▸ Data segment:
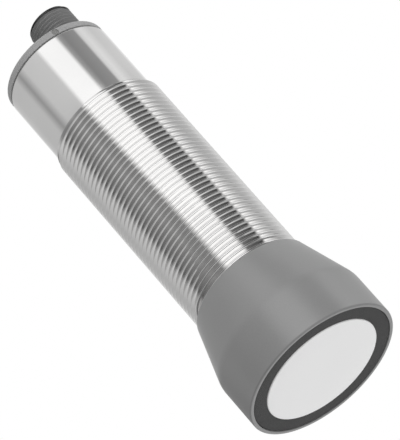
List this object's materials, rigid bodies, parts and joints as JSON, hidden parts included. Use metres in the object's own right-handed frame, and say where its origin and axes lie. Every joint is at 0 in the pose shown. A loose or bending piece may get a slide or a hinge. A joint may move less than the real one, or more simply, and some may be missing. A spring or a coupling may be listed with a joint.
{
  "type": "ultrasonic sensor",
  "caption": "Cylindrical ultrasonic distance sensor: threaded metal barrel with a wider moulded sensing head in front and a threaded plug connector, set off centre, behind.",
  "frame": {"origin": "centre of the sensing face, on which the sensor stands", "axes": "+Z along the barrel axis towards the connector, +X towards the side on which the connector sits"},
  "size_m": [0.04, 0.04, 0.1189],
  "materials": {
    "moulded_grey": "fine moulded texture",
    "white_resin": "smooth filled resin",
    "dark_foam": "fine closed cells",
    "piezo_ceramic": "silvered ceramic",
    "cast_resin": "cast",
    "nickel_brass": "bright nickel plate, turned",
    "sleeve_film": "smooth",
    "board_green": "solder resist",
    "ferrite": "pressed ferrite",
    "bobbin_plastic": "moulded",
    "copper_winding": "enamelled wire",
    "can_aluminium": "drawn can",
    "chip_black": "moulded epoxy",
    "chip_ceramic": "fired ceramic",
    "lamp_amber": "clear tinted",
    "clear_guide": "clear",
    "potting_resin": "cast",
    "cap_grey": "fine moulded texture",
    "connector_dark": "moulded, fine thread",
    "insert_black": "moulded",
    "gold_pin": "gold flash",
    "seal_rubber": "smooth",
    "red_wire": "insulation",
    "black_wire": "insulation",
    "brown_wire": "insulation",
    "white_wire": "insulation",
    "blue_wire": "insulation",
    "grey_wire": "insulation"
  },
  "bodies": {
    "root": {"head_housing": "moulded_grey", "matching_layer": "white_resin", "decoupling_ring": "dark_foam", "piezo_disc": "piezo_ceramic", "damping_puck": "cast_resin", "transducer_lead_1": "red_wire", "transducer_lead_2": "black_wire", "head_seal": "seal_rubber", "threaded_barrel": "nickel_brass", "insulating_sleeve": "sleeve_film", "circuit_board": "board_green", "transformer_core": "ferrite", "transformer_bobbin": "bobbin_plastic", "transformer_winding": "copper_winding", "storage_capacitor": "can_aluminium", "power_inductor": "ferrite", "microcontroller": "chip_black", "echo_amplifier": "chip_black", "output_transistors": "chip_black", "chip_parts": "chip_ceramic", "indicator_led_1": "lamp_amber", "indicator_led_2": "lamp_amber", "light_guide_1": "clear_guide", "light_guide_2": "clear_guide", "potting_plug": "potting_resin", "end_cap": "cap_grey", "cap_seal": "seal_rubber", "connector_shell": "connector_dark", "connector_seal": "seal_rubber", "connector_insert": "insert_black", "contact_pin_1": "gold_pin", "contact_pin_2": "gold_pin", "contact_pin_3": "gold_pin", "contact_pin_4": "gold_pin", "contact_pin_5": "gold_pin", "signal_wire_1": "brown_wire", "signal_wire_2": "white_wire", "signal_wire_3": "blue_wire", "signal_wire_4": "black_wire", "signal_wire_5": "grey_wire"}
  },
  "joints": []
}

▸ Task to carry out: Quote the material exactly, leaving nothing out.

▸ Full solution:
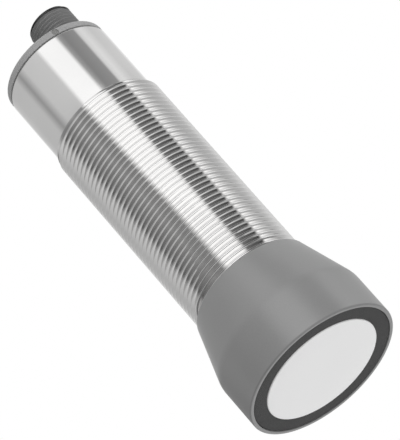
List this object's materials, rigid bodies, parts and joints as JSON, hidden parts included. Use metres in the object's own right-handed frame, and say where its origin and axes lie. Every joint is at 0 in the pose shown. A loose or bending piece may get a slide or a hinge. A joint may move less than the real one, or more simply, and some may be missing. A spring or a coupling may be listed with a joint.
{
  "type": "ultrasonic sensor",
  "caption": "Cylindrical ultrasonic distance sensor: threaded metal barrel with a wider moulded sensing head in front and a threaded plug connector, set off centre, behind.",
  "frame": {"origin": "centre of the sensing face, on which the sensor stands", "axes": "+Z along the barrel axis towards the connector, +X towards the side on which the connector sits"},
  "size_m": [0.04, 0.04, 0.1189],
  "materials": {
    "moulded_grey": "fine moulded texture",
    "white_resin": "smooth filled resin",
    "dark_foam": "fine closed cells",
    "piezo_ceramic": "silvered ceramic",
    "cast_resin": "cast",
    "nickel_brass": "bright nickel plate, turned",
    "sleeve_film": "smooth",
    "board_green": "solder resist",
    "ferrite": "pressed ferrite",
    "bobbin_plastic": "moulded",
    "copper_winding": "enamelled wire",
    "can_aluminium": "drawn can",
    "chip_black": "moulded epoxy",
    "chip_ceramic": "fired ceramic",
    "lamp_amber": "clear tinted",
    "clear_guide": "clear",
    "potting_resin": "cast",
    "cap_grey": "fine moulded texture",
    "connector_dark": "moulded, fine thread",
    "insert_black": "moulded",
    "gold_pin": "gold flash",
    "seal_rubber": "smooth",
    "red_wire": "insulation",
    "black_wire": "insulation",
    "brown_wire": "insulation",
    "white_wire": "insulation",
    "blue_wire": "insulation",
    "grey_wire": "insulation"
  },
  "bodies": {
    "root": {"head_housing": "moulded_grey", "matching_layer": "white_resin", "decoupling_ring": "dark_foam", "piezo_disc": "piezo_ceramic", "damping_puck": "cast_resin", "transducer_lead_1": "red_wire", "transducer_lead_2": "black_wire", "head_seal": "seal_rubber", "threaded_barrel": "nickel_brass", "insulating_sleeve": "sleeve_film", "circuit_board": "board_green", "transformer_core": "ferrite", "transformer_bobbin": "bobbin_plastic", "transformer_winding": "copper_winding", "storage_capacitor": "can_aluminium", "power_inductor": "ferrite", "microcontroller": "chip_black", "echo_amplifier": "chip_black", "output_transistors": "chip_black", "chip_parts": "chip_ceramic", "indicator_led_1": "lamp_amber", "indicator_led_2": "lamp_amber", "light_guide_1": "clear_guide", "light_guide_2": "clear_guide", "potting_plug": "potting_resin", "end_cap": "cap_grey", "cap_seal": "seal_rubber", "connector_shell": "connector_dark", "connector_seal": "seal_rubber", "connector_insert": "insert_black", "contact_pin_1": "gold_pin", "contact_pin_2": "gold_pin", "contact_pin_3": "gold_pin", "contact_pin_4": "gold_pin", "contact_pin_5": "gold_pin", "signal_wire_1": "brown_wire", "signal_wire_2": "white_wire", "signal_wire_3": "blue_wire", "signal_wire_4": "black_wire", "signal_wire_5": "grey_wire"}
  },
  "joints": []
}